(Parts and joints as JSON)
———

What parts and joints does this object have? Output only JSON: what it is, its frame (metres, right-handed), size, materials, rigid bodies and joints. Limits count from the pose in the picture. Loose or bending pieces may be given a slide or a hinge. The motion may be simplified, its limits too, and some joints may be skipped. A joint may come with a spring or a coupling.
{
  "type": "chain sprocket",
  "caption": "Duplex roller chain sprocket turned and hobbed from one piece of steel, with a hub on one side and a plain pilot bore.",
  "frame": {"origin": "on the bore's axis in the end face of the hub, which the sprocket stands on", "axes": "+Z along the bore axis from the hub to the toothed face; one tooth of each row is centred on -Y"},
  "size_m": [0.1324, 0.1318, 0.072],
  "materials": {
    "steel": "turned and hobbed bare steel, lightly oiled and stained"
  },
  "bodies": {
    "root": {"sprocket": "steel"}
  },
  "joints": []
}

———

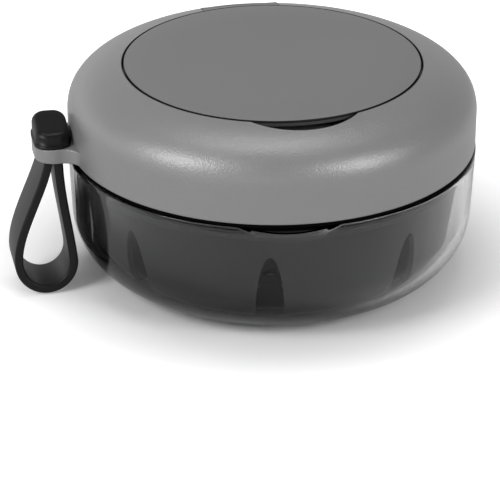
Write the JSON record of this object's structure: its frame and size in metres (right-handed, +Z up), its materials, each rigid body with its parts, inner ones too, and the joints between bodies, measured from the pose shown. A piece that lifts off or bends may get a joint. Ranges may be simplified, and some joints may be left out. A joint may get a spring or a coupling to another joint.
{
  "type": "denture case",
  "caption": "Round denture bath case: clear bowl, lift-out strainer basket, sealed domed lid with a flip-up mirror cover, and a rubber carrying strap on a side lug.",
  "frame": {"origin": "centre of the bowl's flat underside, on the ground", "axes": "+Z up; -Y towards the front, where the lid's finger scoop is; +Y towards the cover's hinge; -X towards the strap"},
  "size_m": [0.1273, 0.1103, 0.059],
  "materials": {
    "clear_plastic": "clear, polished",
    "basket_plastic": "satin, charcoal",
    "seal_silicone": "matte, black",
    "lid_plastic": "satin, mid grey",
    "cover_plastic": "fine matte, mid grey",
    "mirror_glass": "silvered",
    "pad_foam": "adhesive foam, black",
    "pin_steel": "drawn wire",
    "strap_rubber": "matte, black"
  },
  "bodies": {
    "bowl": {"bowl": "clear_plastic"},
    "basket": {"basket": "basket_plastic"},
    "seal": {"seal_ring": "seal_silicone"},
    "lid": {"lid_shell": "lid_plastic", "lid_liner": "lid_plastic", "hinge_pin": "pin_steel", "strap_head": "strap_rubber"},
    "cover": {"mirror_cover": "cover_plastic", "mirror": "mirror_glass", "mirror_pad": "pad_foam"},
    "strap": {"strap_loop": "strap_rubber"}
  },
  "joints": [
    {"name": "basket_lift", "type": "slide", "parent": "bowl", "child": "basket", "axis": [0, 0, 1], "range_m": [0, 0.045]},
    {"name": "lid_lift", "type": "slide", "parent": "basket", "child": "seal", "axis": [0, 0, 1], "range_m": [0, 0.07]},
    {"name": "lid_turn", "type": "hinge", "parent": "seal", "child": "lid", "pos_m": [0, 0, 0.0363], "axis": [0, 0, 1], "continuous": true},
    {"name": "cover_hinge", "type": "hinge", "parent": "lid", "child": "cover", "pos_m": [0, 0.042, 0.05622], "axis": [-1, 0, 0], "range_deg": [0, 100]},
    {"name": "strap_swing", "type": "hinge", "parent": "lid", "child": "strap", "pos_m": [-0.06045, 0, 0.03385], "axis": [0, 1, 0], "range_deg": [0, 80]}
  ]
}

———

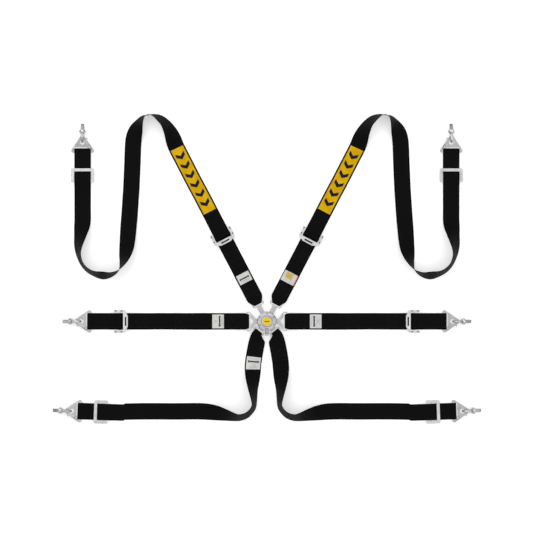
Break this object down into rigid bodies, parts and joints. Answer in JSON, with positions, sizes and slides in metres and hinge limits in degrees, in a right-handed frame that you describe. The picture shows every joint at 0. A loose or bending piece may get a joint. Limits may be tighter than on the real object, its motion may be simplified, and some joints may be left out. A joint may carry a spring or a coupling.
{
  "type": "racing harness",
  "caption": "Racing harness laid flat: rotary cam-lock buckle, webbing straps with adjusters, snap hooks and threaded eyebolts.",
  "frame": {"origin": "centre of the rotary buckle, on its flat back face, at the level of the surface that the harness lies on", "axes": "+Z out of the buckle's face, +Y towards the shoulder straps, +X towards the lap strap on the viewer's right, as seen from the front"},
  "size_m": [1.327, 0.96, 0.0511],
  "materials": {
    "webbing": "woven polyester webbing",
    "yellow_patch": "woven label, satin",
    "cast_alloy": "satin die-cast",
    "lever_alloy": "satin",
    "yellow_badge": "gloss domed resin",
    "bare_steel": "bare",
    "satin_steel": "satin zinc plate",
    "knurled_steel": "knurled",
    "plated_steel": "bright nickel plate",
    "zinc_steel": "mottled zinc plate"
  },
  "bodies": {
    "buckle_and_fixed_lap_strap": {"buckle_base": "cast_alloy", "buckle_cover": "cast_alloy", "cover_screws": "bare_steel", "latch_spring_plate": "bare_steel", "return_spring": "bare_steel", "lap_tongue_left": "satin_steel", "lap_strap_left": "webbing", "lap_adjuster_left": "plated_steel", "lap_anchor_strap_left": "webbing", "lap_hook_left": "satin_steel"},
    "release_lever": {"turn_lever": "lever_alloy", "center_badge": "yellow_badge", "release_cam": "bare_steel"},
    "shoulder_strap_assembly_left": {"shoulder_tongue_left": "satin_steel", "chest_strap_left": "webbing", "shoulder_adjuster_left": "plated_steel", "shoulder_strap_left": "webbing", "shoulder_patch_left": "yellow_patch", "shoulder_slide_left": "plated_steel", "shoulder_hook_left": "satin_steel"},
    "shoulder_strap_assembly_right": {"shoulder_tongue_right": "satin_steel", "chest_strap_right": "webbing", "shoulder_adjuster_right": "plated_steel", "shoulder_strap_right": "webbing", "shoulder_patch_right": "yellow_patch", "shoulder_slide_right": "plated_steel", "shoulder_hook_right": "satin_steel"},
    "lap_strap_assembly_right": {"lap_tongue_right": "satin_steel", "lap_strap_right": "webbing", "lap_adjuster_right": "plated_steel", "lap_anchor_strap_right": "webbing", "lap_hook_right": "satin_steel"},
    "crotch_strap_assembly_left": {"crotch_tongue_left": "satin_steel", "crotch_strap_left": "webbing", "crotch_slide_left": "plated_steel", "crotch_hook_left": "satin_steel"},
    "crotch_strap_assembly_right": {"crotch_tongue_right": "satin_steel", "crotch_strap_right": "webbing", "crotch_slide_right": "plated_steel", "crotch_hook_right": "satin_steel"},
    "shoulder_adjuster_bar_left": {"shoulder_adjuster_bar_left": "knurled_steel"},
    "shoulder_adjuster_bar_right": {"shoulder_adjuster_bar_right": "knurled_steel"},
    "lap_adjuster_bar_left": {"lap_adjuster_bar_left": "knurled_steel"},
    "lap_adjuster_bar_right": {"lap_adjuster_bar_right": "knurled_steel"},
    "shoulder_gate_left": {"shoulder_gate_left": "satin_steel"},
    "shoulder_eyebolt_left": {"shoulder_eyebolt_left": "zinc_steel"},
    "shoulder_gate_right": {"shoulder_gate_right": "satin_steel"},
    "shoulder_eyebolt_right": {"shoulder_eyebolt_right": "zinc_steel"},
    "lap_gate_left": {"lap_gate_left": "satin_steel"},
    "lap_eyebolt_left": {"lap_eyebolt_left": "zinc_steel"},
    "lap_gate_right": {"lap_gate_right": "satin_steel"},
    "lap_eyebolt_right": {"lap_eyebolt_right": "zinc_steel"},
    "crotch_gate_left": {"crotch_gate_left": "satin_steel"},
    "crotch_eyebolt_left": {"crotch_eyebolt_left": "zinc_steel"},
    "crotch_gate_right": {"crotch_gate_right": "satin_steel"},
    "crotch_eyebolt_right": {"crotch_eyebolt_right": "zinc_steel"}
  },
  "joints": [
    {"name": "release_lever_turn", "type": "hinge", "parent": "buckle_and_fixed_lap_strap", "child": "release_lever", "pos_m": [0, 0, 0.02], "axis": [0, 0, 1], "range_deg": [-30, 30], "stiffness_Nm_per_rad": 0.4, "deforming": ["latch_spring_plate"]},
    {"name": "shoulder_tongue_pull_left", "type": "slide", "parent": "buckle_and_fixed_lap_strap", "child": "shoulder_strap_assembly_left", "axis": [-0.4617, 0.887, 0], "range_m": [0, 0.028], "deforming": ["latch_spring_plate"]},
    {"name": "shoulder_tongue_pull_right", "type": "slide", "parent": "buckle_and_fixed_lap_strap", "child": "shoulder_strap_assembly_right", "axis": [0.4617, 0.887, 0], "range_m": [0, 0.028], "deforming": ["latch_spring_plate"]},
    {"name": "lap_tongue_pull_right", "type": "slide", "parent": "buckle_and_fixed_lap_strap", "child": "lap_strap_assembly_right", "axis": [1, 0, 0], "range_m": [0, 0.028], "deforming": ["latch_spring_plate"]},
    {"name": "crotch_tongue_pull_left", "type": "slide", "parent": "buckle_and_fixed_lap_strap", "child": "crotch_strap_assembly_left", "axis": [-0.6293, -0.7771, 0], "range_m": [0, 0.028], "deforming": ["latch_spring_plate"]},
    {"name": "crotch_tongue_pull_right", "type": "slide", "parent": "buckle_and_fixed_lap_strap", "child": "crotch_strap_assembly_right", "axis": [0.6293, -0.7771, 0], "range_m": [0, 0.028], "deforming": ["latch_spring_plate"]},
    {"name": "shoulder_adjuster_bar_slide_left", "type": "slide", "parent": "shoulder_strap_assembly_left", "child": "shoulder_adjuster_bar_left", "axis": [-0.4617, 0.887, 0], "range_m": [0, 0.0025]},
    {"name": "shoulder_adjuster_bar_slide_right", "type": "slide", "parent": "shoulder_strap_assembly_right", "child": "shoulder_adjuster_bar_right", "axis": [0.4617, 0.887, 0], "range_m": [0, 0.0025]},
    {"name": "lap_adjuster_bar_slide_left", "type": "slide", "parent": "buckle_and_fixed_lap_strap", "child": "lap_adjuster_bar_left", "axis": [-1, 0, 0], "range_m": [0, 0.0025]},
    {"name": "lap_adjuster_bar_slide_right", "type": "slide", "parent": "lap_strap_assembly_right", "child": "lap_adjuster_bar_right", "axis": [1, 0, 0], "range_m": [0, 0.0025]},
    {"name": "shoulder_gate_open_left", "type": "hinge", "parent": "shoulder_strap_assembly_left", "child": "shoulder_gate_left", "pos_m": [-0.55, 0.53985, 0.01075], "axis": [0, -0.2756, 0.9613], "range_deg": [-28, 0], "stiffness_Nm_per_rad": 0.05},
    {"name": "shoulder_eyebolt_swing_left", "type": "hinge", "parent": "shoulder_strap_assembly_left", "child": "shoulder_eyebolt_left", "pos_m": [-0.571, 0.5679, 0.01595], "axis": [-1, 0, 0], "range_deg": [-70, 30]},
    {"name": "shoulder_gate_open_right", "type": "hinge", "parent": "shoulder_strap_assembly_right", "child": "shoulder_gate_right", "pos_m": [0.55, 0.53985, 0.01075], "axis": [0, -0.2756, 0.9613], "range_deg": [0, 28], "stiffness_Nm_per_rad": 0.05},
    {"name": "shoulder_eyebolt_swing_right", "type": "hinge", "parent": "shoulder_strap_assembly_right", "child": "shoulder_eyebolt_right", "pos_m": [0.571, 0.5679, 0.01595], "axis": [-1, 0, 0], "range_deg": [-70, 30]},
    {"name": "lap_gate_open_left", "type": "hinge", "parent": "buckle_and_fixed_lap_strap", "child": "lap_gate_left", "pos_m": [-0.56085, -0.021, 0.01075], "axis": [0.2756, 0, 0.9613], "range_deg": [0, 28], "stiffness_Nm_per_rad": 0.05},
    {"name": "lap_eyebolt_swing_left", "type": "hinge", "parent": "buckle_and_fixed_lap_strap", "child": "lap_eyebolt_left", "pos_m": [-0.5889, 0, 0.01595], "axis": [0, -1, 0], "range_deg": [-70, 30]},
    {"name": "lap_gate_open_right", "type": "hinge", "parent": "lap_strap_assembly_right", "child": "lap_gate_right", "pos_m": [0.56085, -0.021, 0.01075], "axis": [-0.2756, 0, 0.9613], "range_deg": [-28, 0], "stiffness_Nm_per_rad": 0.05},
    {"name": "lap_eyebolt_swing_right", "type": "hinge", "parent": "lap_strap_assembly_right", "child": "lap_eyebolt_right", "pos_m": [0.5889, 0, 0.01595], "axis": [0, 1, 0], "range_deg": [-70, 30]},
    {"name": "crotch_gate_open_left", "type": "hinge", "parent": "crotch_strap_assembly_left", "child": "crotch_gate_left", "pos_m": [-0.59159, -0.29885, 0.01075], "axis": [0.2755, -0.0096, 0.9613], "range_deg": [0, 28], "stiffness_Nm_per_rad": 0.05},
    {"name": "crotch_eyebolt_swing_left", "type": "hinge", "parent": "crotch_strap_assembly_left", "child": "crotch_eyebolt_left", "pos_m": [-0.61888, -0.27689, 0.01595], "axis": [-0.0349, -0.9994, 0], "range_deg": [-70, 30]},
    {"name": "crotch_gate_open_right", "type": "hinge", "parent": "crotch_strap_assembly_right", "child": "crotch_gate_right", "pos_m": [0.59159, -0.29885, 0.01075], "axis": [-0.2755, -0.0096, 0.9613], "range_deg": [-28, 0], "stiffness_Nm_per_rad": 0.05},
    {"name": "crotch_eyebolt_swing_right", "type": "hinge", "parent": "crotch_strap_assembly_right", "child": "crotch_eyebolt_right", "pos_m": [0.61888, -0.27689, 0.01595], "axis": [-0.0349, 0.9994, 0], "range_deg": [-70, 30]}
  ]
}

———

WHAT THIS TASK INVOLVES
Identify each line holding the string "pose", and copy it out.

RESULT OF THIS TASK
What parts and joints does this object have? Output only JSON: what it is, its frame (metres, right-handed), size, materials, rigid bodies and joints. Limits count from the pose in the picture. Loose or bending pieces may be given a slide or a hinge. The motion may be simplified, its limits too, and some joints may be skipped. A joint may come with a spring or a coupling.
Write the JSON record of this object's structure: its frame and size in metres (right-handed, +Z up), its materials, each rigid body with its parts, inner ones too, and the joints between bodies, measured from the pose shown. A piece that lifts off or bends may get a joint. Ranges may be simplified, and some joints may be left out. A joint may get a spring or a coupling to another joint.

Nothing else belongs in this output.